* Start Recorded data *

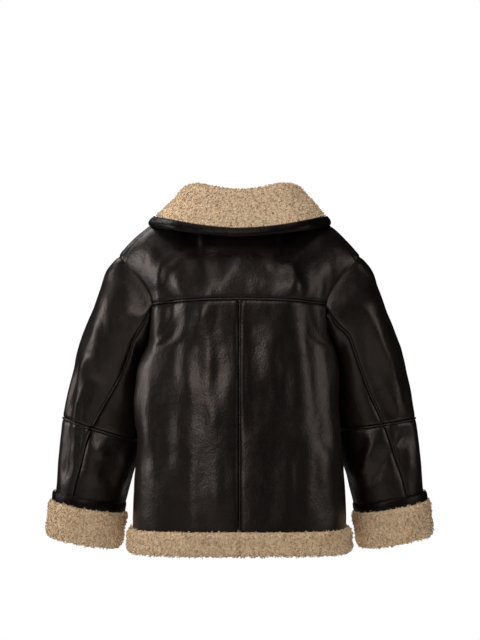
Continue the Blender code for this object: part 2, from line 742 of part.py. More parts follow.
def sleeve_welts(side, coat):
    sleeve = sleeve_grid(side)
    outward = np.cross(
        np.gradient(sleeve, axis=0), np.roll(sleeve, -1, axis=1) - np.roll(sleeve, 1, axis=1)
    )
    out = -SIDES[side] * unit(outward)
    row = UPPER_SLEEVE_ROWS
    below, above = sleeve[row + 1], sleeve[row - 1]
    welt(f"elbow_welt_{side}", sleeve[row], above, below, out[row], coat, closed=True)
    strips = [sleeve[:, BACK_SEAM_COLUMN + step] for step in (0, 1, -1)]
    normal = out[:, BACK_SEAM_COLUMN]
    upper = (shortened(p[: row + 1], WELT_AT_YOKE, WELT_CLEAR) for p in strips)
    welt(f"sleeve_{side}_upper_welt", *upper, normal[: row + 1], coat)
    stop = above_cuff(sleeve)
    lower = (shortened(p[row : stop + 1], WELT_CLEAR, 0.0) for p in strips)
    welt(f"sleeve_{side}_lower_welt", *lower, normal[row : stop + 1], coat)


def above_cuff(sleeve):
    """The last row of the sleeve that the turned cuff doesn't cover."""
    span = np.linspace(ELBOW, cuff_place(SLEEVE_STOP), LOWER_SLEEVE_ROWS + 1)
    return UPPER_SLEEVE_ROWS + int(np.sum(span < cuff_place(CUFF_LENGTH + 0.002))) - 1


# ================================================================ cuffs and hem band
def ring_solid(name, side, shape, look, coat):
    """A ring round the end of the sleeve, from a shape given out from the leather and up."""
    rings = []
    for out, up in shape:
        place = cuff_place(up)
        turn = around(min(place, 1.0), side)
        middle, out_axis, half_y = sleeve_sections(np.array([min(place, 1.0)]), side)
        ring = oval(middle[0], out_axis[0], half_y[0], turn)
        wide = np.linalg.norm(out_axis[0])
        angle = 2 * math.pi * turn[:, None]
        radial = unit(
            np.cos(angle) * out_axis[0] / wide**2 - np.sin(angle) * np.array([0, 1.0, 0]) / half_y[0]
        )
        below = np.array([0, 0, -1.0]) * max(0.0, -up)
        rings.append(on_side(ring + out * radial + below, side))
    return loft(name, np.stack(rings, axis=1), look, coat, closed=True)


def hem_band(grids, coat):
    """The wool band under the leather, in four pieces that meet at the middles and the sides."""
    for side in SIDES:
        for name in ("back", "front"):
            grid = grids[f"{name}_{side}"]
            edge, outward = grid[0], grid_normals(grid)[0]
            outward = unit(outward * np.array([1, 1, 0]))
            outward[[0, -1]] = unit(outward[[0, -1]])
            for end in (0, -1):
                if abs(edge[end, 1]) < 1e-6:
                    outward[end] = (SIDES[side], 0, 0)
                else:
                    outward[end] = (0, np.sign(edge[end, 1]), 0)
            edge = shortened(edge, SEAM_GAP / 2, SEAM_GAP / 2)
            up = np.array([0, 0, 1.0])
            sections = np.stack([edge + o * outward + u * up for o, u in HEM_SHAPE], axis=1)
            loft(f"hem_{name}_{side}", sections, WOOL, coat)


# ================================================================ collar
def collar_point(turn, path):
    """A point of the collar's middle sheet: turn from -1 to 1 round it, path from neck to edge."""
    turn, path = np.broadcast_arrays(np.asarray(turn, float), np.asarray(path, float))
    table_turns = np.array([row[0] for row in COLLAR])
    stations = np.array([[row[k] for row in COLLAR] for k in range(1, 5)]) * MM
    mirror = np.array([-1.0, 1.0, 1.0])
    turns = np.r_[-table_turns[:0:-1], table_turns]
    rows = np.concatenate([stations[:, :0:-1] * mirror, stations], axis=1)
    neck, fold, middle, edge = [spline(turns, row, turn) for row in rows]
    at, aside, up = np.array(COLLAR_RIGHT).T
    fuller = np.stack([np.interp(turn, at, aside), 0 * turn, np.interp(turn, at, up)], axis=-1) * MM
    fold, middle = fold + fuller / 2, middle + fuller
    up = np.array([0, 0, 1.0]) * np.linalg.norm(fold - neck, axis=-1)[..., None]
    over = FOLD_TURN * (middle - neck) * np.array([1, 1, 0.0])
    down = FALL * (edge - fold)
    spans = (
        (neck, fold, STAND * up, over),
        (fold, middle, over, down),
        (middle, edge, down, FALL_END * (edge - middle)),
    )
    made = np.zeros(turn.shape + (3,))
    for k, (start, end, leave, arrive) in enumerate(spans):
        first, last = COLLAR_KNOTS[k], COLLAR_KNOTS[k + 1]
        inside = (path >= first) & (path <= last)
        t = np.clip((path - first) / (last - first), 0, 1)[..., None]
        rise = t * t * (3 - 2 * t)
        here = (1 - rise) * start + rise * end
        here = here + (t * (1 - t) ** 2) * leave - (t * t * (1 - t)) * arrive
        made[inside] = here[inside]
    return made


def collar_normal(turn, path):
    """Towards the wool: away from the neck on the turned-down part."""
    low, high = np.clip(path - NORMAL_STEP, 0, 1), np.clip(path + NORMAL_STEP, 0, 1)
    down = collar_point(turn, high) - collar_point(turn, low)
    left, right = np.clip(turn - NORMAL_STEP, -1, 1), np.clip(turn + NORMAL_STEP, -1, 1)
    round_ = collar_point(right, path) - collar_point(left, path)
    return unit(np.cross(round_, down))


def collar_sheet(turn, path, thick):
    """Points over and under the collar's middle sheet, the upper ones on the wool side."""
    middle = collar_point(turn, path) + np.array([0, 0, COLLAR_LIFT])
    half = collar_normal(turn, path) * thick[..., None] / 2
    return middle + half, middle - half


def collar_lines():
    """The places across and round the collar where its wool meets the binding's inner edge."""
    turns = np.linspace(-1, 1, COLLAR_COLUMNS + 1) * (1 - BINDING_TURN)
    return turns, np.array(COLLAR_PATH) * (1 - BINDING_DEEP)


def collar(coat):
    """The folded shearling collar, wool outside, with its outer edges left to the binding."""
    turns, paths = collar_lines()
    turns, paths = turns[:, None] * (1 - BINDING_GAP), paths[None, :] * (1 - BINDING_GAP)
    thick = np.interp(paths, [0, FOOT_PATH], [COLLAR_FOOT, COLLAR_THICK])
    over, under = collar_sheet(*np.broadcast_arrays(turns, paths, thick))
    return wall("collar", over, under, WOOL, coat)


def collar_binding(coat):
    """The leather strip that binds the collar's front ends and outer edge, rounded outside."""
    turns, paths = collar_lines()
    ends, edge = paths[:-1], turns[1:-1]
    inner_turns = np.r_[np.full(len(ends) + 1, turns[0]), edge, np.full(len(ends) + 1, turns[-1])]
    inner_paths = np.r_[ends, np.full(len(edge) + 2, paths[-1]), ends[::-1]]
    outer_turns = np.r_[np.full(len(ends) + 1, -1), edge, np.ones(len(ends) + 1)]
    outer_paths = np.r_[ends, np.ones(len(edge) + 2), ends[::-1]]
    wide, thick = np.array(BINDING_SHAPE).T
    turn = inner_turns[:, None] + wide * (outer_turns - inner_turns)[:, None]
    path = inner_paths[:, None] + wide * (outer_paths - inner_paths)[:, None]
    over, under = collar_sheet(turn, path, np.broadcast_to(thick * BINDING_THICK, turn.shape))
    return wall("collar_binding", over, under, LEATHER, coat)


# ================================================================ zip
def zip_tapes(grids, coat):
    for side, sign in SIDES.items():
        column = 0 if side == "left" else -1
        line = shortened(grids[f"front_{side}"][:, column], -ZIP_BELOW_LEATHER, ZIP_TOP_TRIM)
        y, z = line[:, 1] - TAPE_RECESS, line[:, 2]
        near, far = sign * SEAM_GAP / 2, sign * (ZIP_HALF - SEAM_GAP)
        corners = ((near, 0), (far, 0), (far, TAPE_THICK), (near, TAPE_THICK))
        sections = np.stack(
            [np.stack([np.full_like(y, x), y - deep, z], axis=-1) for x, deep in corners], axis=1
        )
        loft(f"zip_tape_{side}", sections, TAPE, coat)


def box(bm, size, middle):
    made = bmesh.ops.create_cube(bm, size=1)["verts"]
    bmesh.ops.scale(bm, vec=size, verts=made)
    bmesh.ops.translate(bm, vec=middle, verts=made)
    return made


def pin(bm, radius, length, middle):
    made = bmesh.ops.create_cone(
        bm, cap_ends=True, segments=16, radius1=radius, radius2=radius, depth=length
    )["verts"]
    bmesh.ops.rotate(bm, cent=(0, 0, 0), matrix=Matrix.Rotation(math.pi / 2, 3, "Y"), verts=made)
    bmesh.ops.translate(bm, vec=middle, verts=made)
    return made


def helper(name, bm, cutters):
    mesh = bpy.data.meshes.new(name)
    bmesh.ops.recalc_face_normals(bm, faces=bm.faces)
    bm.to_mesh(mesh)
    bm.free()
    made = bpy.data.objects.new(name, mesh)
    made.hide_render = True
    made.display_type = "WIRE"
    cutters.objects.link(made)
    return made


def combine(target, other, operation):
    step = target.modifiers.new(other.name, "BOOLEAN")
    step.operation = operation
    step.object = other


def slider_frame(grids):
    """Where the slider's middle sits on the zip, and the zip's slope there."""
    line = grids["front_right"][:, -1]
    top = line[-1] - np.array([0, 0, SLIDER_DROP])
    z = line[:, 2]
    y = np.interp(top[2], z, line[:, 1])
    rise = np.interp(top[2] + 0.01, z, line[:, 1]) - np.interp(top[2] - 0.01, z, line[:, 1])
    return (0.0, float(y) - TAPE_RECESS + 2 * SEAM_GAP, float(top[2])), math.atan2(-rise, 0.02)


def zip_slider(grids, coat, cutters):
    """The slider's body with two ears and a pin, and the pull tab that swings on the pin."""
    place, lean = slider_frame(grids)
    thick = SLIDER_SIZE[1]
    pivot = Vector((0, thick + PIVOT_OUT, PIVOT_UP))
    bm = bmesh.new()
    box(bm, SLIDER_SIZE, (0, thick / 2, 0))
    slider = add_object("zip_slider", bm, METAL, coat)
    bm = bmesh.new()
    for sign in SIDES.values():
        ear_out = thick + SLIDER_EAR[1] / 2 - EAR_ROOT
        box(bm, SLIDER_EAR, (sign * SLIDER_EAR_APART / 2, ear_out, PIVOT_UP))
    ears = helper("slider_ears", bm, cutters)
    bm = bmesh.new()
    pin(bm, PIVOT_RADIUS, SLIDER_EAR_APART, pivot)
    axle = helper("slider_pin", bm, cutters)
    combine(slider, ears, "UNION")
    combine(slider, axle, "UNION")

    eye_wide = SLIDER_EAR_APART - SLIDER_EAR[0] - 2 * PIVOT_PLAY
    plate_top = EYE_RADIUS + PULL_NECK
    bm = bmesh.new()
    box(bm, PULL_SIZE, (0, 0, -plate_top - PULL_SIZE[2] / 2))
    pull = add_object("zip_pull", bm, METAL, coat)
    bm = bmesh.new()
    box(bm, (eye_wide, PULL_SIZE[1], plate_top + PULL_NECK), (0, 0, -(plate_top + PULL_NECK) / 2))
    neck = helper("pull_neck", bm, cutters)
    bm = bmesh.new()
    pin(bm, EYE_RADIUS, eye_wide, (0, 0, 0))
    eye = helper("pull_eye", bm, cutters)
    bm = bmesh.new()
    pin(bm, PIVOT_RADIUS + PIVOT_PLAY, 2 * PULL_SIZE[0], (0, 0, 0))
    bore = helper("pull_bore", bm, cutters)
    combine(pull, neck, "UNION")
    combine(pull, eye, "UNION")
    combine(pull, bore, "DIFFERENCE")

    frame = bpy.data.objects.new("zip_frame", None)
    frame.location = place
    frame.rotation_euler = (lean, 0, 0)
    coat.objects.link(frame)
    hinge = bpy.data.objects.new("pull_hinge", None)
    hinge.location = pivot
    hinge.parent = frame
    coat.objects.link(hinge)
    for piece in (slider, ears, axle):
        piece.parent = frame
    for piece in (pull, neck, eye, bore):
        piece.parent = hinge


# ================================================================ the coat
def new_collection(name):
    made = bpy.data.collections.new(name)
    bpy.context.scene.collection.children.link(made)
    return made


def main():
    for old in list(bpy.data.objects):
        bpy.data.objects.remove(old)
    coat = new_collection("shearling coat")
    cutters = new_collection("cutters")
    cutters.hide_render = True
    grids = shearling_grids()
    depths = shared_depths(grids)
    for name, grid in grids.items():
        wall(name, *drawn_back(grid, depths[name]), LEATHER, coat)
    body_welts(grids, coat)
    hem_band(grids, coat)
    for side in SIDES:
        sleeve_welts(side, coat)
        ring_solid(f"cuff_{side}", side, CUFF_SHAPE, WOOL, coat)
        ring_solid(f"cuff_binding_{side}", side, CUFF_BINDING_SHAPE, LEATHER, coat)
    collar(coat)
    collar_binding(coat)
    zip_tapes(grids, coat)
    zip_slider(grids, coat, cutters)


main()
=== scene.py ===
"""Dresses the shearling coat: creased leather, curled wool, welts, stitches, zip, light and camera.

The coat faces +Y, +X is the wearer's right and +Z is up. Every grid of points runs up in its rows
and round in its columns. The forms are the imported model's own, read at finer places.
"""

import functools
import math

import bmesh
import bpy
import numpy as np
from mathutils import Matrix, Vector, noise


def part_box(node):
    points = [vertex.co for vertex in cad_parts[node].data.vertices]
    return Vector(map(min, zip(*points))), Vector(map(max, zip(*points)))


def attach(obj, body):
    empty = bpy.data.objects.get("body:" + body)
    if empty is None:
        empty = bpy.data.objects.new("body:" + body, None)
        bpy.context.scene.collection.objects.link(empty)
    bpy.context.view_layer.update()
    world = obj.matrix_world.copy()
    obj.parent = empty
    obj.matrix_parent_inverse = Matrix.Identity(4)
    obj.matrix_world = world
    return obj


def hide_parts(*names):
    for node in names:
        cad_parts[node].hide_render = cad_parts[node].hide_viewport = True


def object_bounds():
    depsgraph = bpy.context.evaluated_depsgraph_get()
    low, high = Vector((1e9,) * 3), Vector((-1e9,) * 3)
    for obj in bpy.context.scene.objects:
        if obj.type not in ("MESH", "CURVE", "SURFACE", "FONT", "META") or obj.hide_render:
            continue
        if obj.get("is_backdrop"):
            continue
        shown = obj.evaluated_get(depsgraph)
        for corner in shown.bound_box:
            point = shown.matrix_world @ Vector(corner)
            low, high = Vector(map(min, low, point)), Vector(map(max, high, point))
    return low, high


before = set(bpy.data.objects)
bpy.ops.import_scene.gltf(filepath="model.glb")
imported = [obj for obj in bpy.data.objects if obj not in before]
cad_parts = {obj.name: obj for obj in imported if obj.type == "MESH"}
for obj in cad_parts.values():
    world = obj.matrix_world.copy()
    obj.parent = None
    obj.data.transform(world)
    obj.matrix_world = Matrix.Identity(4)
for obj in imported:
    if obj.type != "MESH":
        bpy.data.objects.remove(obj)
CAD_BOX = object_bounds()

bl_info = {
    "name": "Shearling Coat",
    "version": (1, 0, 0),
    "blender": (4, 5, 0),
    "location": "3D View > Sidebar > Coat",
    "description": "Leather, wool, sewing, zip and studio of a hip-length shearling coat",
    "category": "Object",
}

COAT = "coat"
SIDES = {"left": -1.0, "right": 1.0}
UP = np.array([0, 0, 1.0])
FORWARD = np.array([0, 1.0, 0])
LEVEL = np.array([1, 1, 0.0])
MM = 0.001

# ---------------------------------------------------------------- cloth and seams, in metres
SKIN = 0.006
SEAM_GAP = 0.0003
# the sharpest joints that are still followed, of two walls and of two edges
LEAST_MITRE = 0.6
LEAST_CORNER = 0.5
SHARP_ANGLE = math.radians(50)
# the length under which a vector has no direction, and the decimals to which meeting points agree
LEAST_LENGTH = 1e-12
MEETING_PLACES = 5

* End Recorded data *

### The exercise
Please write out exactly the lines from the start of the data through the line that contains "return UPPER_SLEEVE_ROWS +", both ends included, and nothing else.

### Solution to this problem
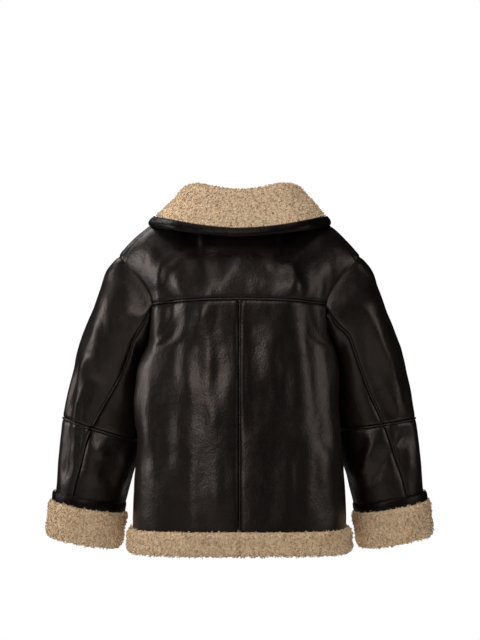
Continue the Blender code for this object: part 2, from line 742 of part.py. More parts follow.
def sleeve_welts(side, coat):
    sleeve = sleeve_grid(side)
    outward = np.cross(
        np.gradient(sleeve, axis=0), np.roll(sleeve, -1, axis=1) - np.roll(sleeve, 1, axis=1)
    )
    out = -SIDES[side] * unit(outward)
    row = UPPER_SLEEVE_ROWS
    below, above = sleeve[row + 1], sleeve[row - 1]
    welt(f"elbow_welt_{side}", sleeve[row], above, below, out[row], coat, closed=True)
    strips = [sleeve[:, BACK_SEAM_COLUMN + step] for step in (0, 1, -1)]
    normal = out[:, BACK_SEAM_COLUMN]
    upper = (shortened(p[: row + 1], WELT_AT_YOKE, WELT_CLEAR) for p in strips)
    welt(f"sleeve_{side}_upper_welt", *upper, normal[: row + 1], coat)
    stop = above_cuff(sleeve)
    lower = (shortened(p[row : stop + 1], WELT_CLEAR, 0.0) for p in strips)
    welt(f"sleeve_{side}_lower_welt", *lower, normal[row : stop + 1], coat)


def above_cuff(sleeve):
    """The last row of the sleeve that the turned cuff doesn't cover."""
    span = np.linspace(ELBOW, cuff_place(SLEEVE_STOP), LOWER_SLEEVE_ROWS + 1)
    return UPPER_SLEEVE_ROWS + int(np.sum(span < cuff_place(CUFF_LENGTH + 0.002))) - 1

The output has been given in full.